Es por esto que, en su opinión, la emancipación siempre empieza con un relato: Es alguien contando la historia de su sufrimiento. Y alguien respondiéndole: «Pues esto tiene que terminar». Para ella, la única forma de hacer frente a estas estructuras es colectivamente, buscando a otra gente con experiencias similares para poner palabras al dolor y crear un lenguaje común. Y también para constatar que la víctima no es quien debe sentir vergüenza o culpa. Emcke cree que, en cierto modo, si la emancipación empieza con la narración, toda la idea de subjetividad se desprende de pronunciar una sola palabra: «no». Es la expresión de este límite lo que abre nuevas posibilidades.

Aun así, estos tiempos oscuros piden unas respuestas colectivas que no se limiten a expresar políticamente el desencanto, la queja o la rabia, asegura Emcke.

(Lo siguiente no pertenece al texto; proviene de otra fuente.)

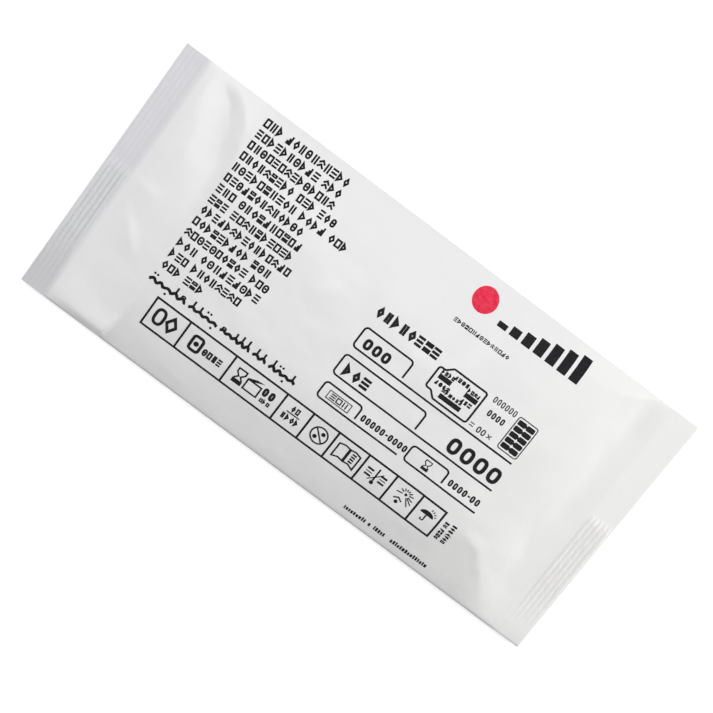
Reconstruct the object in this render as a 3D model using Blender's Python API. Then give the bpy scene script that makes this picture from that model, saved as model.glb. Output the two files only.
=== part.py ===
"""A sealed film pouch that holds a stack of cards of tab electrodes, lying on its back.

Run it with: blender --background --python part.py

The pouch is one web of film: folded along both long sides, closed by a seam down its back, and
crimped shut across both ends. It can't be seen into, so it is one closed body.
Metres. X runs along the pouch, Y across it and Z up. The origin is on the surface that the pouch
lies on, under its middle.
"""

import math

import bmesh
import bpy
from mathutils import Vector

COLLECTION = "electrode_pouch"

# The stack of cards inside the pouch
STACK_LENGTH = 0.144
STACK_WIDTH = 0.079
STACK_HEIGHT = 0.0060  # of the film over the stack's two long edges
CROWN = 0.0030  # how much higher the film stands over the stack's middle line
CROWN_POWER = 2.4  # how flat the film is there
CROWN_BEND = 0.15  # how softly that swell ends at the stack's edges
BASE_INSET = 0.003  # from the stack's edge to where the flat underside ends

# The film round it. Each wall is the width, seen from above, of the slope from the stack's edge
# down to the rim. The stack has slid towards the far side.
LEFT_WALL = 0.0255
RIGHT_WALL = 0.0152
RIGHT_FLAT = 0.0067  # strip beside the right seal where the film lies flat
NEAR_WALL = 0.0120
NEAR_SLOPE = 0.0140  # width that the near wall's slope would have if it ran on without its bend
NEAR_SHOULDER = 0.0030  # width of that slope where it runs on beside the left wall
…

Frente al auge de los movimientos de extrema derecha, la periodista reclama la necesidad urgente de que este descontento se acompañe con el lenguaje del deseo político y de la utopía. Por esto, resuelve que la expresión política de la rabia no puede limitarse a reproducir la violencia y el odio contra los que lucha, sino que debe ser siempre constructiva. En este sentido, cree que explorar formas de desobediencia civil –si se entiende como una ruptura simbólica de la ley, se actúa desde la no violencia y se acepta el posible castigo del Estado– es «fabuloso, necesario y útil» para conseguir nuevos cambios. Pero alguien como Carolin Emcke, que trabaja con las palabras, solo puede terminar añadiendo complejidad a la propuesta, reabriendo siempre el debate, lanzando un aviso para navegantes:

Y nosotros, los que queremos combatir la represión; nosotros, los que queremos revertir las desigualdades; nosotros, los que defendemos formas distintas de expresar la sexualidad y el deseo… ¿también nosotros reproducimos identidades esencialistas, resentimiento o dogmatismo, que es justo lo que queremos subvertir? La lucha para lograr sociedades más libres y formas más deseables de vivir conjuntamente no debería reproducir la ortodoxia. Nosotros queremos subvertir la ortodoxia, queremos subvertir los dogmas de la pureza.